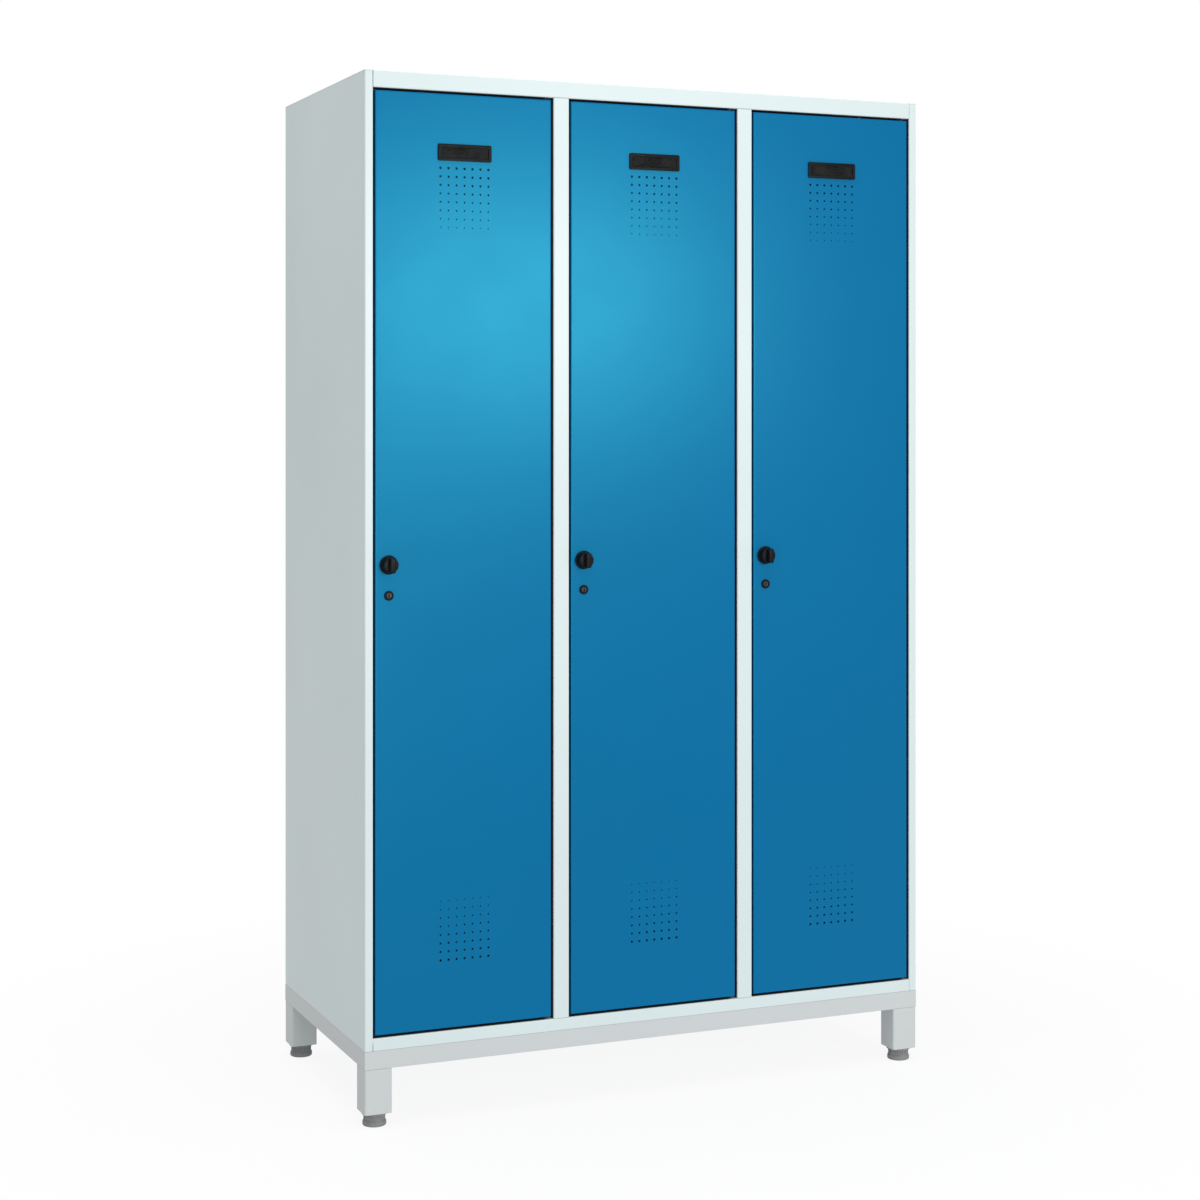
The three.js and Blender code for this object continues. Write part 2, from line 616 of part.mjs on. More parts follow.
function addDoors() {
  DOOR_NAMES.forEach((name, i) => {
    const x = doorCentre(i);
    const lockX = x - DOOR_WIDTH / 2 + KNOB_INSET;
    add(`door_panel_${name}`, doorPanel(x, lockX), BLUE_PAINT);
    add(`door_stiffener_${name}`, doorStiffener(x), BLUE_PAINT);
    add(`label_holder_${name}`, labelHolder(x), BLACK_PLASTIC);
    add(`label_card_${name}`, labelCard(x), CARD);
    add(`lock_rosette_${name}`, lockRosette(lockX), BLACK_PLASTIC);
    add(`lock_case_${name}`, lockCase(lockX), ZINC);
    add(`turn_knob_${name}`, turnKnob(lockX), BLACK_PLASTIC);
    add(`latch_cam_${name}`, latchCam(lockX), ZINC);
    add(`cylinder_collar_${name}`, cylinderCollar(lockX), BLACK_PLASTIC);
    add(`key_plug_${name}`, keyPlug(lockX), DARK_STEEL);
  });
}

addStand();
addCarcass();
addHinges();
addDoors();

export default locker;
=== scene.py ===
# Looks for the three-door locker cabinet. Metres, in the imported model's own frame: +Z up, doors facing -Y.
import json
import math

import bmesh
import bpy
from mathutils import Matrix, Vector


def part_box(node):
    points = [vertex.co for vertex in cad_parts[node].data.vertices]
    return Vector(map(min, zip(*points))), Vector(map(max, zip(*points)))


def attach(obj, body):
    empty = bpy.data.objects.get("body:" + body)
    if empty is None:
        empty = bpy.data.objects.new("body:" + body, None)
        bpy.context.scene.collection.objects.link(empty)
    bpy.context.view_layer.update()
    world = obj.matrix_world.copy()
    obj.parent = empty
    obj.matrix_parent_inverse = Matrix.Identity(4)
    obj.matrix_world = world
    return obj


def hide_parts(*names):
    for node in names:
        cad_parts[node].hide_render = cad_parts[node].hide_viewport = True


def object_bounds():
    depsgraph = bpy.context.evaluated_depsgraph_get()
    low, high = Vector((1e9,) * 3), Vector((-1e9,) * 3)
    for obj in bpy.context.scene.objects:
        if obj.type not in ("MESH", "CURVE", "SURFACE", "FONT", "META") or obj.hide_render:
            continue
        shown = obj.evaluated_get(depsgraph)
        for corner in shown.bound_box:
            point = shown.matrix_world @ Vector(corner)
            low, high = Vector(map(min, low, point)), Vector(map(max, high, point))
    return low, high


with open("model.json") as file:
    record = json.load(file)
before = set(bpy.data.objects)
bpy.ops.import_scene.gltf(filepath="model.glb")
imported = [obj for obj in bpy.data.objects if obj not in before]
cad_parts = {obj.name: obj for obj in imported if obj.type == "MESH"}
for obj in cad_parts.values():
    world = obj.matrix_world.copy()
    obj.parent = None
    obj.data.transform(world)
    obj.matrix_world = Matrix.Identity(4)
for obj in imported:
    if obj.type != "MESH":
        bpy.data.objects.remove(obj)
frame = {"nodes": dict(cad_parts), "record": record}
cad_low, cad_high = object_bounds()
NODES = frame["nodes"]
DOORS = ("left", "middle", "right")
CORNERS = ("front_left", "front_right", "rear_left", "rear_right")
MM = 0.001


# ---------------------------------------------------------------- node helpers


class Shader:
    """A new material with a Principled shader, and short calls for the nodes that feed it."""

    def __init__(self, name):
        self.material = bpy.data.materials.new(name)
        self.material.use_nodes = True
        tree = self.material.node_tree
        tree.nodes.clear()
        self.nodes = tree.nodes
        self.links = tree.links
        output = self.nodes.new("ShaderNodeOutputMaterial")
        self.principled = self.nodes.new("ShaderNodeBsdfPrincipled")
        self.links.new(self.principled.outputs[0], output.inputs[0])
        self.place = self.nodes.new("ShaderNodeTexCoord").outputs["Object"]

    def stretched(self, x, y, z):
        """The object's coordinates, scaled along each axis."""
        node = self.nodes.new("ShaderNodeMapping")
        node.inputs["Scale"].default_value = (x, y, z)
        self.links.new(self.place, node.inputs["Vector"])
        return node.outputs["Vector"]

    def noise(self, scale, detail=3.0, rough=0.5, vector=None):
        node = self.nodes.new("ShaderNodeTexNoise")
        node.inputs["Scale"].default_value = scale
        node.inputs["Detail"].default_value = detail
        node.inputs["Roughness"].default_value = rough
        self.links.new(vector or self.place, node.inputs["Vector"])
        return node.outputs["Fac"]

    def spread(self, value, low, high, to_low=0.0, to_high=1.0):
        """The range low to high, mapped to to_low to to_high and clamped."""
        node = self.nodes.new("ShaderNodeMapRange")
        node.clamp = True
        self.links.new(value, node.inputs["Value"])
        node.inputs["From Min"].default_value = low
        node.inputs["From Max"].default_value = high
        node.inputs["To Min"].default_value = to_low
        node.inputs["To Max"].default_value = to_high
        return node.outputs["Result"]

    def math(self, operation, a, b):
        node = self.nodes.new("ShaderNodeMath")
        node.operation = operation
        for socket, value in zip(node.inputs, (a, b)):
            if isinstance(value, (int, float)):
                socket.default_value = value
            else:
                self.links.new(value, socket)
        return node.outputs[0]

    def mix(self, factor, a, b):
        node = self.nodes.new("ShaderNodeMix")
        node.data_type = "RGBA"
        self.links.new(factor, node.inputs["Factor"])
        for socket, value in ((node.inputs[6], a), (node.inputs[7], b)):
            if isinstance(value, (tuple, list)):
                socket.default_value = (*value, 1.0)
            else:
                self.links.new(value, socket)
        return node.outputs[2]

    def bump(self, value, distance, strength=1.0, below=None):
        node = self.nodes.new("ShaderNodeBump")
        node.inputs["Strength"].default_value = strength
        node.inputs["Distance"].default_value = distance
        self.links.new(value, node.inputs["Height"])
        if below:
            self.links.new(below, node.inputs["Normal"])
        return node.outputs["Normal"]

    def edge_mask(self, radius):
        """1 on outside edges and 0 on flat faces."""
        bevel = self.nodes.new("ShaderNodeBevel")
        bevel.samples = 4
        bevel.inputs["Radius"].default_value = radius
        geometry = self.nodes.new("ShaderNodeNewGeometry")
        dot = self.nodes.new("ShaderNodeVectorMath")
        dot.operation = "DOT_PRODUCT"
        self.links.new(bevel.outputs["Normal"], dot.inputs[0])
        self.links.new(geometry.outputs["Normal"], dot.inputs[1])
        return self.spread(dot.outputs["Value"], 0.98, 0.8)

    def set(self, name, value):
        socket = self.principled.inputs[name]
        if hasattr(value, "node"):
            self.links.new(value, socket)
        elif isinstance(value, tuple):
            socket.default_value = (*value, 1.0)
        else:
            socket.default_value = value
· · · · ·
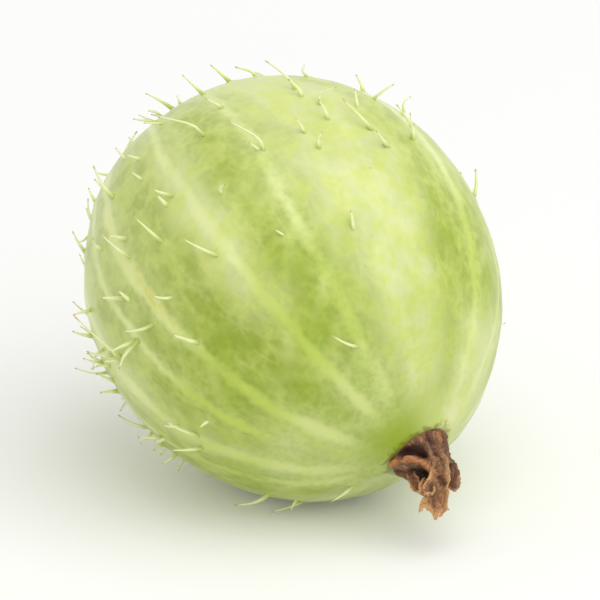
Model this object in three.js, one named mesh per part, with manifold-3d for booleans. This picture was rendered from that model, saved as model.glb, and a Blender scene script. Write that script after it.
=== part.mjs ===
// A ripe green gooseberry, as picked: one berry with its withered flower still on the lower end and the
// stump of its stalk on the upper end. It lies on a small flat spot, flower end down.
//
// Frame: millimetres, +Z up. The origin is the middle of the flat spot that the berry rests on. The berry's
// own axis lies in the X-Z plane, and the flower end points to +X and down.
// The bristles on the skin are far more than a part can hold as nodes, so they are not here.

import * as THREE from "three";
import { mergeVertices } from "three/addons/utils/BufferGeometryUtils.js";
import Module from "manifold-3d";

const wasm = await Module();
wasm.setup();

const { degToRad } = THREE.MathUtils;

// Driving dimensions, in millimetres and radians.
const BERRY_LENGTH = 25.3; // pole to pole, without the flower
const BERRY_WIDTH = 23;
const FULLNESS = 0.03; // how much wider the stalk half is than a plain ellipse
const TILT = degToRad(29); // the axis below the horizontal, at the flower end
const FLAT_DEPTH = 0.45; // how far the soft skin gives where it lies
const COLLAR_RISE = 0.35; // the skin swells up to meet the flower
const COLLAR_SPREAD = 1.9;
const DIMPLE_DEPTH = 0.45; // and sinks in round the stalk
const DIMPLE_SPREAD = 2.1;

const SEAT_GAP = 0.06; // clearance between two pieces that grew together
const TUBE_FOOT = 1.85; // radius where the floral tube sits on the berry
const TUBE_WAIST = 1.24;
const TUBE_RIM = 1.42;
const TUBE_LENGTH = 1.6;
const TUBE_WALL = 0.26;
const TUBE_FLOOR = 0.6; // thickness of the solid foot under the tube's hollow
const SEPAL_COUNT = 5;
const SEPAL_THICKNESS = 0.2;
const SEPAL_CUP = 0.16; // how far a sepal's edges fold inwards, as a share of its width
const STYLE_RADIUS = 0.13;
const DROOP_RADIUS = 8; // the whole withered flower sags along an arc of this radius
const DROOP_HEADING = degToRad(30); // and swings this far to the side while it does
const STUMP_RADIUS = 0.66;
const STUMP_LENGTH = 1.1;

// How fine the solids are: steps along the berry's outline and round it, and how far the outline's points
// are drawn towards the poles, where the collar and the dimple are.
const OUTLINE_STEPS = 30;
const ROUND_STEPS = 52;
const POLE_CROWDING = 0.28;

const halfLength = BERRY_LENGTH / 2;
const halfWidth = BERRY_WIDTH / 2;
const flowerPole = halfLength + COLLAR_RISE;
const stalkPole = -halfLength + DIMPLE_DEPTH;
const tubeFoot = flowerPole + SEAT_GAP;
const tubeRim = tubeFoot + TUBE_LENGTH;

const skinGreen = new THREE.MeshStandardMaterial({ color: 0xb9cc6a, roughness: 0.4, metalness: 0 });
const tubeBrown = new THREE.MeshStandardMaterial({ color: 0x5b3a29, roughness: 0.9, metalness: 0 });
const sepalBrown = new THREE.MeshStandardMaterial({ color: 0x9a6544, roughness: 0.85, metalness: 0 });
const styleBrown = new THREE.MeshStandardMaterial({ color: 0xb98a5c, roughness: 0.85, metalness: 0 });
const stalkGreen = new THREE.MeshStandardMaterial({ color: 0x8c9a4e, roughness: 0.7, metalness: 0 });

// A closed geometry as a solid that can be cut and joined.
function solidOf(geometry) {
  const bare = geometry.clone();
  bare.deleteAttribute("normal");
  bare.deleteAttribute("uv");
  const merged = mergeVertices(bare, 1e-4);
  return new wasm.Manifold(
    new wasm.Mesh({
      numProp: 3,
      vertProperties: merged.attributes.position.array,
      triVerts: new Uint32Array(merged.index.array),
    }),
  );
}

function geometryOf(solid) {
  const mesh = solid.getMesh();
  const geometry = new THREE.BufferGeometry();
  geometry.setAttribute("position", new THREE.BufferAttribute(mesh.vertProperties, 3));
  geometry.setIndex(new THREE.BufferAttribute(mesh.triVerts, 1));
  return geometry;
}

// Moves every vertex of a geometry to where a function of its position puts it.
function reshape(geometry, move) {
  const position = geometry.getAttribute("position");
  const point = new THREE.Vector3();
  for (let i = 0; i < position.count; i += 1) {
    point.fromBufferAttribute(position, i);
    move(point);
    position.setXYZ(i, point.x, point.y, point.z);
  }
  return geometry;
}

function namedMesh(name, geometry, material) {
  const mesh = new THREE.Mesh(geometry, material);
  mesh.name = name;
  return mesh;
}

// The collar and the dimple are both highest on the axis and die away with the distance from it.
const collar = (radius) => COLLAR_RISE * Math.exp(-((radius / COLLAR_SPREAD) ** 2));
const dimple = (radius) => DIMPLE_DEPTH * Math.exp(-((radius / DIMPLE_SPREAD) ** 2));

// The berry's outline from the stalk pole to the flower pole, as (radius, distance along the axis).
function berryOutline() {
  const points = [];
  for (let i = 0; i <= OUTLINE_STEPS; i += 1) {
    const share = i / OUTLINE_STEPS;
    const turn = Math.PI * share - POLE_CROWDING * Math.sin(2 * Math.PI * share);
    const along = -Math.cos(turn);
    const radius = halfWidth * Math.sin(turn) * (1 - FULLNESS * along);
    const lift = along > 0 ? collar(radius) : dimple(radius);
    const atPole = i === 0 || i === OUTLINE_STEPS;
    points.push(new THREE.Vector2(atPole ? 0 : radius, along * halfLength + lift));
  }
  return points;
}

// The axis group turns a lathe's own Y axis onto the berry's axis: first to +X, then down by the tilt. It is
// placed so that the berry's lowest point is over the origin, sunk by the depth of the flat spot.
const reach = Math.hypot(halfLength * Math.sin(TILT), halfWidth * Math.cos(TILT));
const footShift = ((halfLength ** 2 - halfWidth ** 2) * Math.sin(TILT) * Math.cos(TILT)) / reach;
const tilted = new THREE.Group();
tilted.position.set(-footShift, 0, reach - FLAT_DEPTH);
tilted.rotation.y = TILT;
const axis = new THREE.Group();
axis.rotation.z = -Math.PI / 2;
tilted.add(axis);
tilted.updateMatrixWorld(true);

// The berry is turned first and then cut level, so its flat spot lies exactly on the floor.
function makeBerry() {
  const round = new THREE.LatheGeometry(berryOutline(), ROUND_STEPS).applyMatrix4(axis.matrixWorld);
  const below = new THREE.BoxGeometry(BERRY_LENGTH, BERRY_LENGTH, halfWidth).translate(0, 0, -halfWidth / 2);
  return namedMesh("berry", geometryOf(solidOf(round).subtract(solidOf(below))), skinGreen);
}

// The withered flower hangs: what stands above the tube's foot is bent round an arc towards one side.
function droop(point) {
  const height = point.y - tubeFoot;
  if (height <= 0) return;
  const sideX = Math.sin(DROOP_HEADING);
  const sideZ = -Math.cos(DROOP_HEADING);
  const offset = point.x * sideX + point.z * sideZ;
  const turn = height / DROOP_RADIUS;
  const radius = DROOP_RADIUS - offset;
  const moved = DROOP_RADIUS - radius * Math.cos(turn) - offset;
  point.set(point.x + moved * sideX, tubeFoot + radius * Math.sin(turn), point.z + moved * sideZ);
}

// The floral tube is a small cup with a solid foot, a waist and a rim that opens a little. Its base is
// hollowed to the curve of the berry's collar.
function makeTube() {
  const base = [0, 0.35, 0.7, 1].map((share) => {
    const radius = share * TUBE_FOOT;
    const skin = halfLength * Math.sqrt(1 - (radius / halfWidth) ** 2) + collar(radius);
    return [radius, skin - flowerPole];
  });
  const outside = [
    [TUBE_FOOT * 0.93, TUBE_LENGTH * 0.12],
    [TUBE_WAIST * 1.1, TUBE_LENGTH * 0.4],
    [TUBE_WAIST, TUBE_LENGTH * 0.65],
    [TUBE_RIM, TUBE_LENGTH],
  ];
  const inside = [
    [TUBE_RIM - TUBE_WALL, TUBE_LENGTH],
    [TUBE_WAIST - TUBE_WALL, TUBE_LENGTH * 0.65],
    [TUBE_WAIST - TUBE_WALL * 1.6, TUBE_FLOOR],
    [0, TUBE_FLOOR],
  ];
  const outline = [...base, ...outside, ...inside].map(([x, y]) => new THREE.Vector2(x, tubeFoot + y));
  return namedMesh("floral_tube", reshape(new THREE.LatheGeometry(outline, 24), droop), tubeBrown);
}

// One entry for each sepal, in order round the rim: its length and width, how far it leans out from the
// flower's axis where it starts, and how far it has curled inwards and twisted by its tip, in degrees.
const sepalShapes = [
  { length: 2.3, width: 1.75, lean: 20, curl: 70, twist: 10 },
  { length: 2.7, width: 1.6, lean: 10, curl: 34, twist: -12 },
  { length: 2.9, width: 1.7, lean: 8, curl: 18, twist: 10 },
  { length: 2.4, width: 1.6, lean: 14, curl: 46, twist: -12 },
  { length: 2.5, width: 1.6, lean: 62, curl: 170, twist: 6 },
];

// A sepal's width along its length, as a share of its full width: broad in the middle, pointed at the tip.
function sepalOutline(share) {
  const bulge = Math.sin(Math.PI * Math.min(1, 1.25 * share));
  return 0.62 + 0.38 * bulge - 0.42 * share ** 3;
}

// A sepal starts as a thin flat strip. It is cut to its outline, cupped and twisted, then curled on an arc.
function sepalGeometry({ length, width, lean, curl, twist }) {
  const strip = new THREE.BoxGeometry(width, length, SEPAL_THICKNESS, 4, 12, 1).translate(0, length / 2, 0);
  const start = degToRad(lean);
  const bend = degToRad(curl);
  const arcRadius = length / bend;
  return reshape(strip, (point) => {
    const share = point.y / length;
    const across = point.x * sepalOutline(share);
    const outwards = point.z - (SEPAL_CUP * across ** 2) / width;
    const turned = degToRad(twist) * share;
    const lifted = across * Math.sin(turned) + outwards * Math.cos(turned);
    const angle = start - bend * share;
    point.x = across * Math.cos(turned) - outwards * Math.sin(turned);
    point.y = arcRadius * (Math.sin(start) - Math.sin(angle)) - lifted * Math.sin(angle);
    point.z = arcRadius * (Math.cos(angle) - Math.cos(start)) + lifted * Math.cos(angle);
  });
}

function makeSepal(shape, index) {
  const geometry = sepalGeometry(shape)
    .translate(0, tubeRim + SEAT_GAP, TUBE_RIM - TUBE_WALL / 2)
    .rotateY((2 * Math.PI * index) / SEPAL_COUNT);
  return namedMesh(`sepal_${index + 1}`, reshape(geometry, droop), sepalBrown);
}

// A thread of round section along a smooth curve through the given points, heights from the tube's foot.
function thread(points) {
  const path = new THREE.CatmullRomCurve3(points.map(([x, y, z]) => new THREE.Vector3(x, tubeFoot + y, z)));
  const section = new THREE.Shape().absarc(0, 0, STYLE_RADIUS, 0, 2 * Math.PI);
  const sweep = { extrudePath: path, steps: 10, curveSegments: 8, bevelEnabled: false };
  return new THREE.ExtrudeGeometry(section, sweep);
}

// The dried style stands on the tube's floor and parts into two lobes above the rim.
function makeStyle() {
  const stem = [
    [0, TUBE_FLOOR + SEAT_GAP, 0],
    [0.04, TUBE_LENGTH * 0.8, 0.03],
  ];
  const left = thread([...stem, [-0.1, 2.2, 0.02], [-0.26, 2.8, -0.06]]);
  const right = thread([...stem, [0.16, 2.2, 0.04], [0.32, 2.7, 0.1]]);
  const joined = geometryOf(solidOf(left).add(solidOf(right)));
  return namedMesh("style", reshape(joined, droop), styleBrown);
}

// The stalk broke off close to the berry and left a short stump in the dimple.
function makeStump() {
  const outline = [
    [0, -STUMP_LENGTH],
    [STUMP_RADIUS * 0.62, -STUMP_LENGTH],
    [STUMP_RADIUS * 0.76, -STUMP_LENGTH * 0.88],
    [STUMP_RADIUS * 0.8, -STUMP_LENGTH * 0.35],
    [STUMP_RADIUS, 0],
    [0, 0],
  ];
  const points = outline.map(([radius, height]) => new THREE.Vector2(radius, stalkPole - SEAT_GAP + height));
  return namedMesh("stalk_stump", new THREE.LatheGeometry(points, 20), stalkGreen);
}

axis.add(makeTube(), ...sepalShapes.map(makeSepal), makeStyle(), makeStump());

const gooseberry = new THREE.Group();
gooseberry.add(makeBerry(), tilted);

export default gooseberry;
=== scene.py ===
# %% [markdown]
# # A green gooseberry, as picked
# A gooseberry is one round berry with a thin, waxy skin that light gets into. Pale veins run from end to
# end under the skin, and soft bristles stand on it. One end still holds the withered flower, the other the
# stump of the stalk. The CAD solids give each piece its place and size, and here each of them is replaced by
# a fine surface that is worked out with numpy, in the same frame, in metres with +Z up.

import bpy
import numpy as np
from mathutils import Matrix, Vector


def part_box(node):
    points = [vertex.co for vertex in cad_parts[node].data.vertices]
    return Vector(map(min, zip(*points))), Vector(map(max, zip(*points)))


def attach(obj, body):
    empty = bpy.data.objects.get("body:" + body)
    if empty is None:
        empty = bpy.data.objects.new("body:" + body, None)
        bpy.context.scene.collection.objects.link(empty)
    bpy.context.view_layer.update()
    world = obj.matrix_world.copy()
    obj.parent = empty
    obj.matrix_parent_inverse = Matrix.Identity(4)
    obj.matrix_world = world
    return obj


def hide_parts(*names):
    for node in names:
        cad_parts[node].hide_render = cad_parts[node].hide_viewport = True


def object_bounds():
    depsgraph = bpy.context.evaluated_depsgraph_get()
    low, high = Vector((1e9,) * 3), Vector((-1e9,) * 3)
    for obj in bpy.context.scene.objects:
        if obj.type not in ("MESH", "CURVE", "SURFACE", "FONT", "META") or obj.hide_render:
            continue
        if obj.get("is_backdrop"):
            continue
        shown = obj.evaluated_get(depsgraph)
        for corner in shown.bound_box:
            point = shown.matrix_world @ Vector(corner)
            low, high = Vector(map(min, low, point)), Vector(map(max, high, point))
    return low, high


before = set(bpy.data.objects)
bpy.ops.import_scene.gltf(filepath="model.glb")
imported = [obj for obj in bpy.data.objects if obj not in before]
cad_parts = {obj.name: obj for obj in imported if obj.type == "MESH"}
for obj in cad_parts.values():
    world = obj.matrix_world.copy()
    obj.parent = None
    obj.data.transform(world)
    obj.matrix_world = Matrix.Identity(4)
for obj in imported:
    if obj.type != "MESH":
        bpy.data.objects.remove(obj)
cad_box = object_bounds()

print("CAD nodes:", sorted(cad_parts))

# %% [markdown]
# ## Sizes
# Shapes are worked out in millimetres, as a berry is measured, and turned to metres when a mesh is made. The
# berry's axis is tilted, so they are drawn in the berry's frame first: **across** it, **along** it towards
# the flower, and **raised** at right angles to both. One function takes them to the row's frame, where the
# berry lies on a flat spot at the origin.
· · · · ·
• Task requirements: Extract and reproduce exactly the lines opening with the line containing "The three.js and" and closing with the line containing "export default locker;", inclusive.

• Result:
The three.js and Blender code for this object continues. Write part 2, from line 616 of part.mjs on. More parts follow.
function addDoors() {
  DOOR_NAMES.forEach((name, i) => {
    const x = doorCentre(i);
    const lockX = x - DOOR_WIDTH / 2 + KNOB_INSET;
    add(`door_panel_${name}`, doorPanel(x, lockX), BLUE_PAINT);
    add(`door_stiffener_${name}`, doorStiffener(x), BLUE_PAINT);
    add(`label_holder_${name}`, labelHolder(x), BLACK_PLASTIC);
    add(`label_card_${name}`, labelCard(x), CARD);
    add(`lock_rosette_${name}`, lockRosette(lockX), BLACK_PLASTIC);
    add(`lock_case_${name}`, lockCase(lockX), ZINC);
    add(`turn_knob_${name}`, turnKnob(lockX), BLACK_PLASTIC);
    add(`latch_cam_${name}`, latchCam(lockX), ZINC);
    add(`cylinder_collar_${name}`, cylinderCollar(lockX), BLACK_PLASTIC);
    add(`key_plug_${name}`, keyPlug(lockX), DARK_STEEL);
  });
}

addStand();
addCarcass();
addHinges();
addDoors();

export default locker;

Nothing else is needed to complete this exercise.